Softball has been the teacher of all things in my life and all the lessons that I have learned are things that I have been able to carry over and find application in my own personal life off the field.
Many people may see softball as just a sport or me as just another athlete, and that is fine. There are things in all of our lives that we care about more than the person sitting next to us.
You could care about fine arts and music and I really couldn’t have a care in the world, but what it comes down to is if what you care about and put your time and effort into, is reciprocating care back to you and allowing you to grow and learn as a person.
For me, softball has done just that.
I truly credit softball for shaping me into who I am today, because without it, I would have never been taught the lessons of life the way I have been taught them through softball.
Softball has taught me how to deal with failure and what it is like to fail with multiple people watching.
It has taught me what it is like to fail but still act and carry myself as though nothing has happened.
It has taught me to let go and only put my effort and energy to things that truly matter, and to turn my focus to the situations that make me better.
Everything that softball has taught me on the field has somehow translated over for application in my personal life and how I handle and react to different situations that arise.
From the field, I learned what it is like to be independent, but also a team player.
I was introduced to the group dynamic at an early age and was forced to learn to put myself aside to focus on achieving success as a team.
The success as an individual came, but I learned that the success I had individually came from putting the success of my team before my own.
When I was younger, I didn’t really see what exposure to teams did for me in my own life but as I have grown older, I have realized the importance of my exposure to team dynamics at an early age.
I learned how to be selfless. I learned how to put my feelings aside to achieve a common goal for a group rather than being selfish and only wanting to achieve the goals I have set out for myself.
Don’t get me wrong, I have definitely had my moments where I have let my own goals overtake the common goals we are trying to achieve as a team. But through those selfish moments, I learned how to become aware and change my mindset back to thinking selflessly and for the greater good of the team.
Finding a Balance
The last several years have been a constant battle in trying to find a balance between my own personal life and my softball life, and what is needed and wanted not only from myself, but also from my teammates and coaches.
I don’t know where I heard it, but I have heard someone refer to all that they do in a given day as wearing different “hats.”
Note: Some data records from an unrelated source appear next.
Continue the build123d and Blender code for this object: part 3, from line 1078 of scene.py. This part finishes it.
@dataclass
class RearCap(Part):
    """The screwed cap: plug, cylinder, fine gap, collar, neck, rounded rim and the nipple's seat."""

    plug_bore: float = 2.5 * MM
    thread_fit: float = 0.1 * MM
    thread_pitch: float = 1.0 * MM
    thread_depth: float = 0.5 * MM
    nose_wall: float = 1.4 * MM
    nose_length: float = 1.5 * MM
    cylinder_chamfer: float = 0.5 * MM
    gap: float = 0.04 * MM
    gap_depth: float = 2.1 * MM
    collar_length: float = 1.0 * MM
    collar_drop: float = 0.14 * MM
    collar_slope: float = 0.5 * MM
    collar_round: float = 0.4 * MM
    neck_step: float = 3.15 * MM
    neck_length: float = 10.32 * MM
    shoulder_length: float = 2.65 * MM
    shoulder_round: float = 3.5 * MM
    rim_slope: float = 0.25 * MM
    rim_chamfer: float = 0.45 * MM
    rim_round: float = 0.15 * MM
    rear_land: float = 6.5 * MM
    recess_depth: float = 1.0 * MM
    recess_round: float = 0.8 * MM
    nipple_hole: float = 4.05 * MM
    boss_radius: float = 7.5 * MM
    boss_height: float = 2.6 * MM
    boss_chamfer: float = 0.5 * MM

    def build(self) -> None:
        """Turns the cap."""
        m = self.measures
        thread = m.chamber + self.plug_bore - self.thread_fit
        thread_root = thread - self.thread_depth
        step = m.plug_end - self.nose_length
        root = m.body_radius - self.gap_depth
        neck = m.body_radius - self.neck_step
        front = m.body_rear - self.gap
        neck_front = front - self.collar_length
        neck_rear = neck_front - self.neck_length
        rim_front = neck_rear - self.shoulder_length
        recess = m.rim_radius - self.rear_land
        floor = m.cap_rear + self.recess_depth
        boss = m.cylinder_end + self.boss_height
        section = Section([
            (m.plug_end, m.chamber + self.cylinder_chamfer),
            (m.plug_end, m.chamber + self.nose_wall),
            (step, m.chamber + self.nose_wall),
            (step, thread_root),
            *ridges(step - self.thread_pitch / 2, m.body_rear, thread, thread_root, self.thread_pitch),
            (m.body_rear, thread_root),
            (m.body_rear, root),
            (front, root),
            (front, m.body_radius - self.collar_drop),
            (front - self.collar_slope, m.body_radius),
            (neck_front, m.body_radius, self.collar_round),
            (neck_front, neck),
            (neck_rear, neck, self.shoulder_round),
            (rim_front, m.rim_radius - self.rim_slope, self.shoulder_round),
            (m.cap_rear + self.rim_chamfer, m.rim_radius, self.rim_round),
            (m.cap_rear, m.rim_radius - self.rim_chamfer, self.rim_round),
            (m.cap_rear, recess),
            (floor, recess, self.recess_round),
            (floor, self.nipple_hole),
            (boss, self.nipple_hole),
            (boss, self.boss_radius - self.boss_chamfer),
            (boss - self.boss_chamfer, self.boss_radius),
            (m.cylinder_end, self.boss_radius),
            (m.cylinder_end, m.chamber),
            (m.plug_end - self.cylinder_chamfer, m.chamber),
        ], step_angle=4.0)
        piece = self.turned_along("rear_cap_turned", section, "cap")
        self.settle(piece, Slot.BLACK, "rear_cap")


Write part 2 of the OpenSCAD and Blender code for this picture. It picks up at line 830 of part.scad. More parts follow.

I put on this metaphorical “hat” when I am a student in the classroom and then I change it over to another metaphorical “hat” when I am an athlete competing on the softball field. I wear all these different “hats” throughout the day and I am constantly changing them in order to fit the needs and demands of the current task I am faced with.
Playing softball for as many years as I have has taught me how to balance and manage all these different “hats.”.
Now, I will be the first to admit, I have a procrastination problem. I thrive under pressure and I feel as though I produce my best work when I am working with a time crunch even though I could have days if not weeks to complete an assignment.
I guess that’s why I chose the major I did, journalism, because I am always working toward some sort of deadline and the feeling of having a certain time when an assignment is due gives me the push I need in order to not only get the assignment done, but also produce my best work.
Softball has taught me about time management, which has been a vital part of being a student athlete, but also vital when getting a career in journalism.
My daily schedule has pretty much stayed the same for these past 18 years of my life: Wake up, go to school, go to practice, eat, do homework, get ready for bed and do it all over again the next day.
There was room within my days that I fit in other things that I needed to get done in my personal life or I’d have an off day from softball here and there, but for the most part, that has been what my schedule has been like.
On the weekends, I would be at a tournament. Sometimes they would be in my hometown so we wouldn’t have to spend extra days traveling to and from tournament location, but a majority of the tournaments I played in over the weekend required some sort of travel to get to the location the tournament was being held at.
I have lived my life on the road traveling for games and at this point in my athletic career, I have gotten it down to a science. Still, traveling isn’t my favorite, due to the fact that it throws off the routines I have worked so hard to establish in my life to make me perform and function better on a day-to-day basis.
I have found that it’s all about finding a balance and figuring out what it is I need from myself when my day gets going and there’s no stopping until the day is done.
As I was growing up, I didn’t recognize the balancing and managing I was doing between these two lives nor did I see the positive impact that it was having in my life.
It wasn’t until I got to college and bounced around from class to practice back to class, and then to something completely unrelated to both school and softball, that I realized that my entire life I have constantly been doing something and changing my “hat” as I go.
I thought it was normal to go to class, then go to practice, then finish all those little things in between that needed to be done before the day ended.
I didn’t realize that it wasn’t normal to constantly drive yourself to the most tired point you can get to everyday of your life.
Now, I know there are those that may be reading this and are thinking, “Well, I balance work full time and school full time, it’s pretty much the same thing as you’re going through,” and yes, you are right, I agree with you 100%.
Going to school full time and working full time are one and the same, and I hope you can take away that being an athlete and being a worker both provide opportunities for learning and growing experiences in our life.
If I were you, I’d take the time to reflect back and see how those learning experiences have shaped and impacted you and the life you are living today.
The balance that I have found between managing my softball life and my personal life has been one of the, if not, most important aspects I have found upon my reflection of what softball as a sport has taught me.
Finding this balance at an early age and then also being able to manage that balance has prepared me for the life I am about to live as a true adult away from the softball field.
Softball has been the foundation for which I have learned and built my own personal life upon and I truly feel like if it weren’t for these past 18 years going through what I have gone through in my career, I wouldn’t be the person I am today, writing this to whoever cares to read it.
Softball will always be more than just a sport to me, it will be the thing that I loved first but then in return showed me how loving something so much can teach you how to be a productive member of society, filled with lessons just as any nonathletic person is filled with.
As I am about to close this chapter of my life, I can’t help but think back on all this sport has taught me and brought into my life and say,
To the first thing I ever had love for.